Although the decision-makers in Washington seem to be aware of these realities, in advocating the armament of the Lebanese military, American officials have stressed that this aid is crucial to prevent external menaces to Lebanon – such as another destructive war between Hezbollah and Israel, or spillover of the war in Syria into Lebanon.

Yet, these arguments still do not hold true. Regarding the tensions with Israel, the Lebanese military is clearly not fulfilling the mission assigned to it in the UN resolution following the 2006 war: to enforce the prohibition on Hezbollah from being in the southern region adjacent to Israel. In December, it was revealed that Hezbollah had dug military tunnels right under the Israeli border.
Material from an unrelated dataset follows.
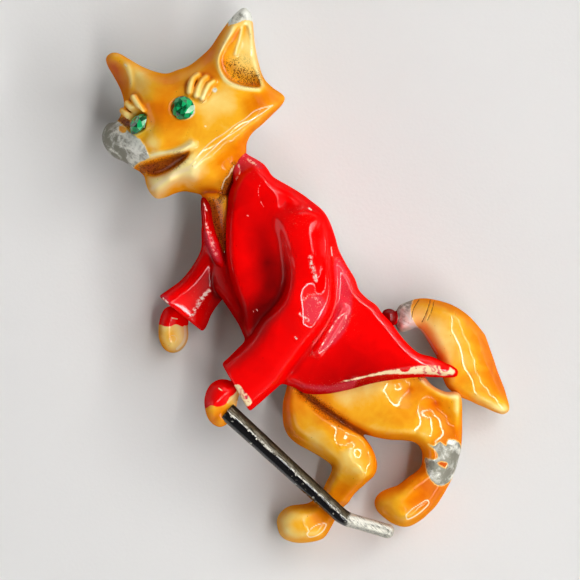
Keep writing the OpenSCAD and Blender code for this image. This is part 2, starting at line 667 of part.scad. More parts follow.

Sources within the UN peacekeeping force even accused the Lebanese army last year of helping Hezbollah to violate the resolution, by preventing the UN inspectors from reaching the border villages in which the organization hides its weapons. As for the threats looming from Syria, the US-backed Lebanese army was not successful in undertaking the low-scale military challenge of defending northeastern Lebanon, which was faced in the recent years with jihadi infiltration from Syria. Instead, Hezbollah – yes, Hezbollah – was called in to accomplish this national duty.

The temptation to bolster the Lebanese forces to enhance Lebanon’s sovereignty is understandable, but given the discernible clout of Hezbollah over the Lebanese army, the insistence to continue to distinguish between the two is not merely a fruitless investment, but pure malpractice that endangers the security of both Lebanon and Israel.

Halting the military aid to Lebanon could be a last-ditch wake-up call to the local opposition against Hezbollah – and everyone concerned with the country’s sovereignty – clarifying that they must strive to push Hezbollah out of power. Under the current circumstances, the American armament of the Lebanese army is an own goal for the US.

The writer is a Middle East and security analyst.